Les gays, les parades et l'espace public

Lors de mes vacances en Pologne, j'ai pu suivre plusieurs débats dans les médias sur une première Euro-Pride à Varsovie. Une grande manifestation internationale de la communauté gay, lesbienne, bi- et transsexuelle (GLBT) dans un pays souvent taxé de très conservateur, voire ultra-catholique.

 
Bien sûr, les adversaires d'Euro-Pride ont sorti tous les clichés "anti-homos" classiques pour mobiliser l'opinion publique contre la rencontre. Les organisateurs seraient donc coupables de vouloir promouvoir des liaisons n'ayant aucune chance d'assurer la naissance des enfants, ce qui menacerait l'avenir démographique de la Pologne.

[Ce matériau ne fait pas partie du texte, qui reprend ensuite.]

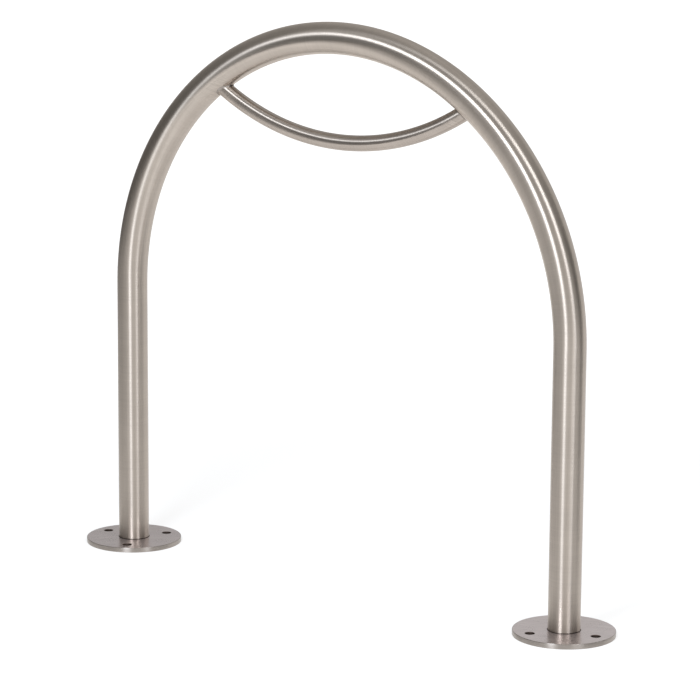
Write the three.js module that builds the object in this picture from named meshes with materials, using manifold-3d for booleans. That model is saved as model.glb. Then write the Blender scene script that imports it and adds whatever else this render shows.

Les homosexuels eux-mêmes seraient des êtres malades, coupables en plus d'un lourd pêché, n'ayant donc aucun droit de réclamer publiquement quelque droit spécifique que ce soit. Et ainsi de suite, sans la moindre trace de réflexion sérieuse sur le sujet...
 
Toutefois, comme dans beaucoup d'autres pays, les partisans d'Euro-Pride et d'autres parades de la communauté GLBT se sont montrés au moins aussi disposés à proliférer des stéréotypes totalement irrationnels et dépourvus de fondement que leurs adversaires. On se retrouve donc face à une véritable guerre des clichés.
 
En tête des amalgames "pro-gay-pride", les tentatives de mettre ces rencontres sur le même plan que les manifestations des minorités nationales, ethniques et religieuses en lutte pour la défense de leurs droits. Pourtant, pour combattre l'antisémitisme, les Juifs ne traversent pas les villes européennes en chars décorés d'énormes papillottes aux couleurs fluo et occupés par de jeunes gens exposant des maquettes des pénis circoncis, tout cela au rythme de la musique traditionnelle juive assourdissante. Les Noirs, eux, ne sont manifestement pas convaincus que le racisme et les discriminations à leur égard pourraient disparaître suite aux marches dont les participants arboreraient des bandeaux en peaux de bananes et feraient entendre leurs tamtams et sifflets par de gigantesques haut-parleurs. Les Indiens américains n'essayent pas de séduire l'opinion publique et d'attirer son attention sur leurs droits en envahissant le centre de New York sur leurs mustangs, en poussant des cris de guerre et en envoyant leurs flêches contre les pigeons. Et caetera, et caetera...
 
Il semble donc légitime de se poser la question de savoir si les moyens d'expression employés par les minorités sexuelles, caricaturaux et exagérément tapageurs, perçus par beaucoup de gens comme provocateurs, ont pour unique objectif la défense de leurs incontestables droits. Cela ressemble plutôt à une volonté d'occuper plus de place dans l'espace public que d'autres minorités, qui n'ont pas recours à ce genre de moyens. Paradoxalement, cela pourrait mener à l'avénement d'un nouveau cliché, selon lequel la communauté GLTB aurait plus de droits à l'exposition publique que les autres minorités qui se sentent discriminées.